Sam Bankman-Fried, the former billionaire who was found guilty of defrauding customers and investors of his Cryptocurrency exchange FTX, was sentenced to 25 years in prison on Thursday by a federal judge, who ruled that Bankman-Fried committed perjury and attempted witness tampering. The sentencing closes the door on an astonishing rise-and-fall saga in which Bankman-Fried, 32, was lauded as one of the world’s most successful entrepreneurs before losing more than $8 billion worth of FTX customer deposits.

Bankman-Fried’s sentence is less what federal prosecutors had hoped for: they recommended that he should receive 40-50 years due to the “extraordinary dimensions of his crimes” and the risk that he might carry out a future fraudulent scheme. Bankman-Fried and his lawyers conversely argued that he should receive five to seven years.

In comparison, Bernie Madoff received a 150-year sentence; Enron CEO Jeff Skilling received a 24-year sentence; and Theranos founder Elizabeth Holmes received 11 years.

On Thursday, Judge Lewis Kaplan used strong language to criticize Bankman-Fried and justify his sentence. He said that Bankman-Fried perjured himself three times while under oath, including falsely testifying that he had no knowledge that his trading firm Alameda had spent FTX customer funds until the fall of 2022. He said that Bankman-Fried displayed “exceptional flexibility with the truth” and an “apparent lack of any real remorse”—and that Kaplan had never seen as "evasive" a "performance" as Bankman-Fried's in his almost 30 years as a judge. Kaplan also ordered Bankman-Fried to forfeit $11.2 billion in assets.

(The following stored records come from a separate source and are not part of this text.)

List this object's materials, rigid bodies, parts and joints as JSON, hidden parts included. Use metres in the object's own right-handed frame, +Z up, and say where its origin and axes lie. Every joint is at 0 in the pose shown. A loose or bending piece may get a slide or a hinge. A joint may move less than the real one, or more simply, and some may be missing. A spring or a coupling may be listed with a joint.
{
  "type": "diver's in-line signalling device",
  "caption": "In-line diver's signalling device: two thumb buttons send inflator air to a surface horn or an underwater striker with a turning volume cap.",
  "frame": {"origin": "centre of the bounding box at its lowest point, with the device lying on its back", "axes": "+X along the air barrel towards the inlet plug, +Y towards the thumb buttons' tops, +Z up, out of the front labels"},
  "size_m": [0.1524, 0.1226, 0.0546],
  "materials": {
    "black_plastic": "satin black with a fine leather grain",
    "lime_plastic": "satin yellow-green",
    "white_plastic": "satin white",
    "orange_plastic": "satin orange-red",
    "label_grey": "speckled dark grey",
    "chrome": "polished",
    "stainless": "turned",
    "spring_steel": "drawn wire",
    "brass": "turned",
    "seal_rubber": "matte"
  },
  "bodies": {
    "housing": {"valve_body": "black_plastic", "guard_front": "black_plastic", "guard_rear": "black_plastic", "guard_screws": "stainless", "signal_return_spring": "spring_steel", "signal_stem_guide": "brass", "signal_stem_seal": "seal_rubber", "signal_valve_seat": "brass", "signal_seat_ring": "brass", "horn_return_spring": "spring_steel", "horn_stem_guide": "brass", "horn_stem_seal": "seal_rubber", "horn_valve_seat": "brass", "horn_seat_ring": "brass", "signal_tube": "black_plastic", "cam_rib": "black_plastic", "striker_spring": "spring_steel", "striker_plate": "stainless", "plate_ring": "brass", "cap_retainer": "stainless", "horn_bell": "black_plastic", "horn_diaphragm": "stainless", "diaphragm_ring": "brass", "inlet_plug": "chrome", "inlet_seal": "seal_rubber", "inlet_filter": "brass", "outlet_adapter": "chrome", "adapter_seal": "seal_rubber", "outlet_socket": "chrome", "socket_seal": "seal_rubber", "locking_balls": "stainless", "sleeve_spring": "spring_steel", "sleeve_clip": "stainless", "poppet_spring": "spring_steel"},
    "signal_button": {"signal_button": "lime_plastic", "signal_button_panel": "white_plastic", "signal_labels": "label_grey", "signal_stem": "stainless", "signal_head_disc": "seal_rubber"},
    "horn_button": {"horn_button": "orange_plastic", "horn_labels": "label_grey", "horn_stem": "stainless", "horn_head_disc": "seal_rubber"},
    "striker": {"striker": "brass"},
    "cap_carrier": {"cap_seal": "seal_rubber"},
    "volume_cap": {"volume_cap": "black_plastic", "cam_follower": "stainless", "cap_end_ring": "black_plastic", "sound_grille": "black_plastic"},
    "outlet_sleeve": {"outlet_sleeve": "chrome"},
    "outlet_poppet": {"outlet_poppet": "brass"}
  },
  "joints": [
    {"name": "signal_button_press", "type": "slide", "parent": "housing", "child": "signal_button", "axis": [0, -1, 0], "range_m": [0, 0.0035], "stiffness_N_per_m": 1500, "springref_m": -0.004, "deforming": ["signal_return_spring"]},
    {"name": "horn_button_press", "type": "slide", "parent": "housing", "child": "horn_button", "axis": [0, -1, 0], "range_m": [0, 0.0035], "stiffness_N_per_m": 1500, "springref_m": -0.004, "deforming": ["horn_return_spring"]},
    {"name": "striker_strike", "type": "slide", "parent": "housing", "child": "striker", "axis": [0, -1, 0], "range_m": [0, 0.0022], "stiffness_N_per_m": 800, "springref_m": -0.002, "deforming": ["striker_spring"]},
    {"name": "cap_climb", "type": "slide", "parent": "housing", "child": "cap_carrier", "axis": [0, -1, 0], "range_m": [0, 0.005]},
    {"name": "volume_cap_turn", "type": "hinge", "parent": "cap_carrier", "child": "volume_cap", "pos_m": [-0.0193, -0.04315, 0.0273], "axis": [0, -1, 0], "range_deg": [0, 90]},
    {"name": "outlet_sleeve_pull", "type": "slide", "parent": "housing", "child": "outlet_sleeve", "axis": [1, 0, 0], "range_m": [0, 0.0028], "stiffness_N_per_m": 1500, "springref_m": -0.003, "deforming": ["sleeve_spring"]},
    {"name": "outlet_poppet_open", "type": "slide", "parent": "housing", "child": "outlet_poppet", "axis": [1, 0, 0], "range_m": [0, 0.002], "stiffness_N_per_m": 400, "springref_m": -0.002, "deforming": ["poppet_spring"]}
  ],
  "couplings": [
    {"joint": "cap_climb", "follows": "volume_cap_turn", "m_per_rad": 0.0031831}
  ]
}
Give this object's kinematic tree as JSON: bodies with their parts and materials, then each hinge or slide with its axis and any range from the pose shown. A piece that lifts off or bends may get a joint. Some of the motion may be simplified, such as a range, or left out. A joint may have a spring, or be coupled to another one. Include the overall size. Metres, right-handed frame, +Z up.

Tim Howard, a former federal prosecutor with the U.S. Attorney for the Southern District of New York and now a partner at the law firm Freshfields, says that 25 years is “an incredibly serious sentence for a first-time white-collar defendant.”

“It sends a serious message to those in the crypto industry that you can't lie to get people's money,” he says.

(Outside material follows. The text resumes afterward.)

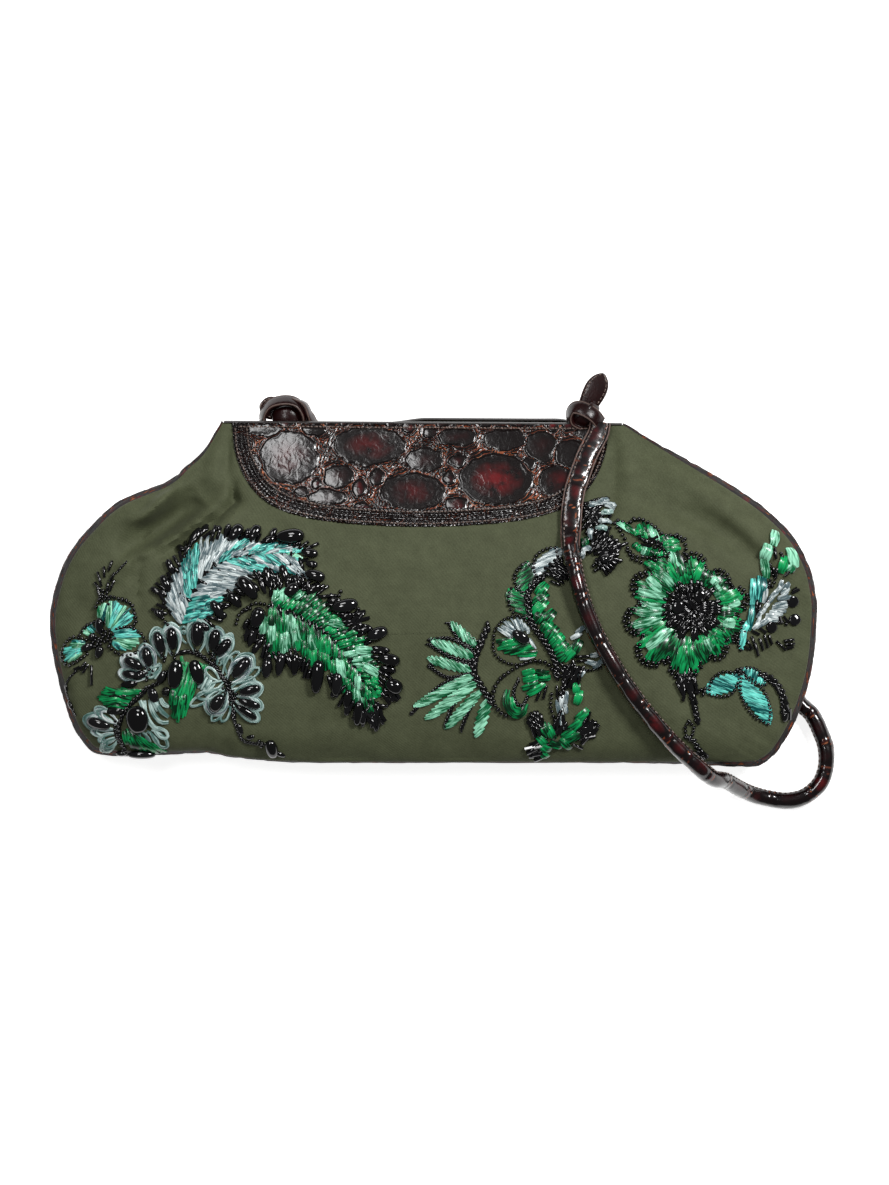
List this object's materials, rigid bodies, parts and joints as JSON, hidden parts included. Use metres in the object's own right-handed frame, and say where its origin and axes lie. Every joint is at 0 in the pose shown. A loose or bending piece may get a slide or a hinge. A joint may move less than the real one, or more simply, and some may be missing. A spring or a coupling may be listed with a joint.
{
  "type": "clutch bag",
  "caption": "Soft fabric clutch bag lying on its back, with crocodile-pattern leather yokes, a knotted leather strap, bead and ribbon flowers, and a mouth that opens.",
  "frame": {"origin": "on the flat patch of the back panel that the bag rests on, below the middle of its length", "axes": "+X along the bag's length, +Y from its base to its mouth, +Z out of its front panel"},
  "size_m": [0.3902, 0.2195, 0.0627],
  "materials": {
    "olive_fabric": "matt woven cotton satin",
    "croc_leather": "glazed, crocodile-pattern embossed",
    "facing_leather": "smooth, low gloss",
    "strap_leather": "glazed, crocodile-pattern embossed",
    "lining_satin": "satin",
    "spring_steel": "plain",
    "snap_metal": "plated",
    "grey_board": "pressed fibre board",
    "aqua_ribbon": "satin raffia ribbon with glass beads",
    "green_ribbon": "satin raffia ribbon with glass beads",
    "mint_ribbon": "satin raffia ribbon with glass beads",
    "black_bead": "polished glass-like beads"
  },
  "bodies": {
    "bag": {"front_panel": "olive_fabric", "back_panel": "olive_fabric", "gusset_left": "croc_leather", "gusset_right": "croc_leather", "gusset_base": "croc_leather", "back_yoke": "croc_leather", "back_facing": "facing_leather", "back_stay": "spring_steel", "back_snap": "snap_metal", "lining_front": "lining_satin", "lining_back": "lining_satin", "inner_pocket": "lining_satin", "base_board": "grey_board", "strap_roll": "strap_leather", "strap_flat_left": "strap_leather", "strap_taper_right": "strap_leather", "strap_knot_left": "strap_leather", "strap_tab_left": "strap_leather", "aqua_frond": "aqua_ribbon", "green_frond": "green_ribbon", "bead_tail": "black_bead", "scroll_sprig": "green_ribbon", "bugle_spray": "black_bead", "ribbon_sprig": "aqua_ribbon", "flower_stem": "black_bead", "pebble_flower_low": "mint_ribbon", "pebble_flower_high": "mint_ribbon", "end_flower": "aqua_ribbon", "round_flower": "green_ribbon", "flower_bud": "green_ribbon", "fan_sprig": "mint_ribbon", "aqua_leaves": "aqua_ribbon"},
    "mouth_front": {"front_yoke": "croc_leather", "front_facing": "facing_leather", "front_stay": "spring_steel", "front_snap": "snap_metal", "strap_tab_right": "strap_leather", "strap_knot_right": "strap_leather", "strap_flat_right": "strap_leather"}
  },
  "joints": [
    {"name": "mouth_open", "type": "hinge", "parent": "bag", "child": "mouth_front", "pos_m": [-0.0075, 0.0322, 0.0466], "axis": [1, 0, 0], "range_deg": [0, 30]}
  ]
}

Bankman-Fried apologized for his actions on the stand. "I failed everyone I care about," he said. "I made a series of bad decisions." He maintained, however, that he could have paid back customers if he had been allowed to keep control of his company.

FTX's Collapse

Bankman-Fried’s sentencing comes four months after a highly publicized trial in which he took the stand to claim that FTX’s collapse was the result of mistakes and not ill intent. Ultimately he was found guilty on all seven of the criminal counts he was charged with by the Department of Justice; the jury took less than five hours to come to their decision.  

Bankman-Fried, who often goes by the nickname SBF, founded the crypto exchange FTX in 2019. It allowed its customers to purchase bitcoin, ether and other cryptocurrencies with cash, as well as to make all sorts of high-risk bets on the direction of Cryptocurrency prices. Thanks to an aggressive marketing campaign that included a Super Bowl commercial with Larry David and endorsement deals with Tom Brady and Stephen Curry, FTX became one of the most-used crypto exchanges in the world. In October 2021, Bankman-Fried was anointed by Forbes as the world’s richest 29-year-old, with a net worth of $22.5 billion.

But in November 2022, rumors began to spread about FTX’s shaky financial position. When concerned customers began to pull back their money from the exchange, withdrawing at a rate of $120 million an hour, FTX was soon unable to meet the demand, and stopped processing withdrawals. Many people had tens or hundreds of thousands of dollars locked away in their accounts, unable to be retrieved. A few days later, Bankman-Fried signed away control of the company, which quickly filed for bankruptcy. 

At the trial last October, some of Bankman-Fried’s closest collaborators accused the former CEO of knowingly funneling money from FTX depositors to his trading firm, Alameda Research, over a period of several years. Documents show that Bankman-Fried then spent those funds on Bahamian real estate, startup investments and political donations. “The money belonged to customers and the customers did not give us permission to use them for other things,” FTX co-founder Gary Wang testified. 

Read More: The Bombshell Evidence That Led to Sam Bankman-Fried’s Conviction

The Battle Over Sentencing

Judge Lewis Kaplan, who berated Bankman-Fried during the trial for his evasive way of answering questions, handed out the sentence on Thursday. (Kaplan also presided over the recent defamation lawsuit brought by E. Jean Carroll against Donald Trump.)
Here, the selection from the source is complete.